The argument Beckett put was to find a way to assist people to get out of social housing to aid those who need to be provided with it.

This is where it all falls down. The very best areas for social housing are mixed tenure types, offering everything from low cost social housing to fully owned properties. Creating only social housing estates creates a ghetto of poverty and increasing levels of crime.

There is an issue with under occupation of houses by elderly people where it used to be a family home. In London this problem is being dealt with by not allowing the tenancy on that property to be inherited but simply only allowing a tenancy. This results in Councillors having to face the difficult circumstance of having to explain to a daughter who had lived in a family home for years with her elderly parnt why she has to move to a one bed flat in some estate nowhere near as nice as the one she is in.

There is not a great desire to get out of secure tenancies into the insecurity of the private rented market. There is a significant number of people on Housing Benefit who do this but by and large this is because they are in over accommodated homes moving in to larger properties. This of course comes with a a doubling or tripling of the bill that is picked up by Housing Benefit. That hardly seems sensible.

In fact the focus of all of this and the benefit changes remain completely wrong.

Councils have the capital resources available for building. The best opportunity for major building, which would have been better than the 2.5% VAT cut was missed but it does not mean that a programme of Council and RSL home building should be ignored, nor should the government ignore the huge range of stock of one and two bed empty properties built in town centres.

There is no point trying to provide affordable housing while another part of the Government is deliberately encouraging hyper inflation in the housing market making them unaffordable. That mistake is being repeated, The Country is addicted to house price inflation.

One of the options to make "tenure choice" no longer an issue was to raise RSL and Council Tenancy rents to private rented levels and so all tenure types would be subject to the LHA. That would have done wonders to the HB bill.

Housing Benefit grew in cost because of the recession and also because of an increase in the proportion of private rented properties.
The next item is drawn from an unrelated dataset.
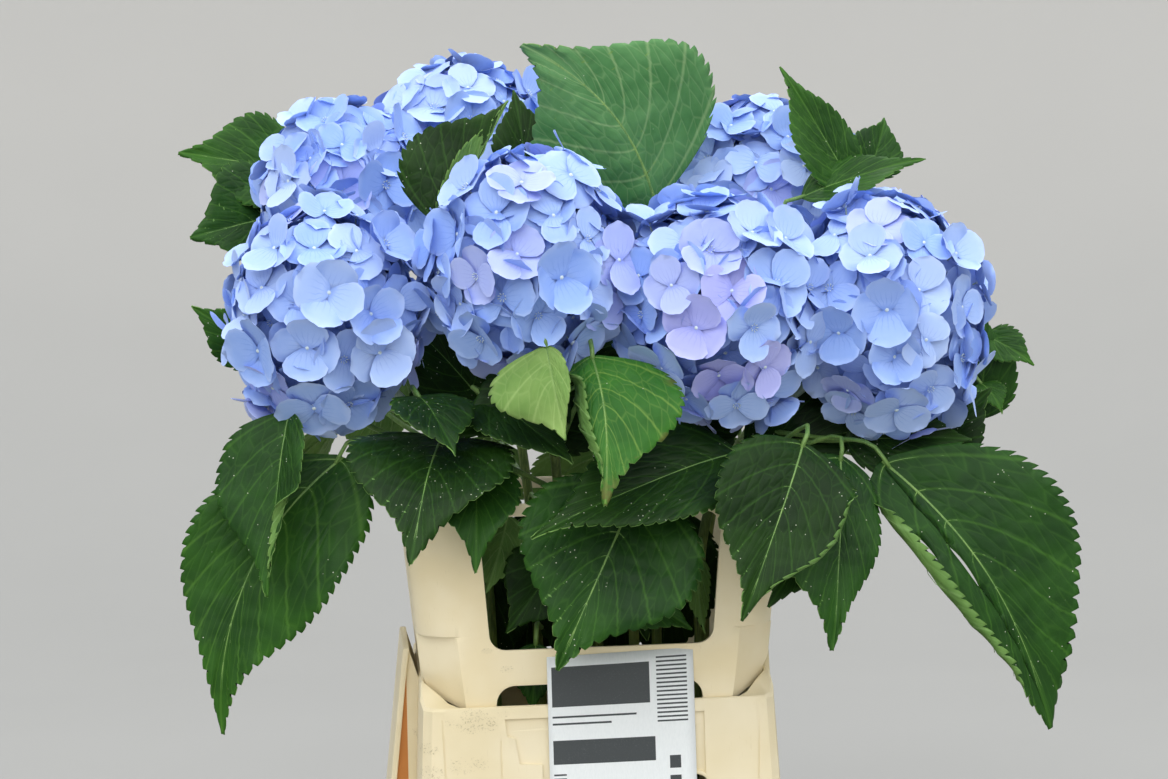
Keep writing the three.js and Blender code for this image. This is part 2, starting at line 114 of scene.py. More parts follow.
# The ledge inside the bucket carries the collar.
LEDGE = {"top": 206, "thick": 6, "half": 116, "corner": 21}
COLLAR = {"foot": 206.3, "top": 368, "half_foot": 122.5, "half_top": 138.5, "corner": 32, "wall": 3.5}
# Below the crease each corner of the collar is a flat panel. Its foot is higher by the step and rises on.
PANEL = {"crease": 274, "leg": 28, "step": 14, "rise": 12}
WINDOW = {"low": 263.5, "high": 359, "half_low": 80.5, "half_high": 86, "corner": 12, "shift": 2}
ARCH = {"high": 238, "half": 74, "corner": 13}
# The recess for the card: its stepped left edge, as points in x and z from the top down.
RECESS_STEPS = [(-69, 215), (-67.5, 203), (-62, 201), (-59, 183), (-43, 182)]
RECESS = {"right": 74, "foot": 60, "depth": 2}
# The round hole, with the radius of its lip's section, and how far the middle of that lies outside the
# hole's edge and behind the wall's face.
HOLE = {"x": 67, "z": 161.5, "radius": 9.5, "lip": 1.7, "lip_out": 0.8, "lip_sunk": 1.5}
# Grooves on the front: x and z of their two ends, their half width and their depth.
GROOVES = [((-113, 216), (-107, 60)), ((114, 216), (107, 60)), ((-72, 200), (-72, 166))]
GROOVE_HALF = 0.6
GROOVE_DEPTH = 0.7
# The guard flap on each side: half its width, its levels, those of the slit behind it, and how thick its
# tip and its wall are.
FLAP = {"half": 60, "foot": 112, "top": 258, "slit_foot": 120, "slit_top": 240, "tip": 5, "wall": 4.4}
# How far out each flap's face is at its foot and at its top. The left one stands out as in the photograph,
# and the right one, which doesn't show there, lies closer.
FLAP_REACH = {-1: (155, 138.5), 1: (139.5, 134.5)}
SIDE_NAMES = {-1: "_left", 1: "_right"}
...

The recession caused an increase in claims from people in privately rented properties. £200 per week private rents will always be more to pay than a Council Tenant on a £70 a week rent.

Despite this, private HB levels per property did not rise. LHA worked (originally a Tory idea). The 30th percentile reduces HB back to 2008 levels but the removal of the £15 shopping incentive is stupid. If tenants do not have that incentive the maximum HB level will be the level charged. There will not be a 10th or 20th percentile. LHA has been the only rent restriction policy that has worked since pre 1989 registered rents. Regardless private sector rents are higher than public sector rents.

Oh well forget housing, let's carry on bombing people who look a bit different and committing ourselves to buying some machismo toy bombs we could never use.

Stupid politicians the answers stare them in their faces but they are too ashamed to admit the obvious.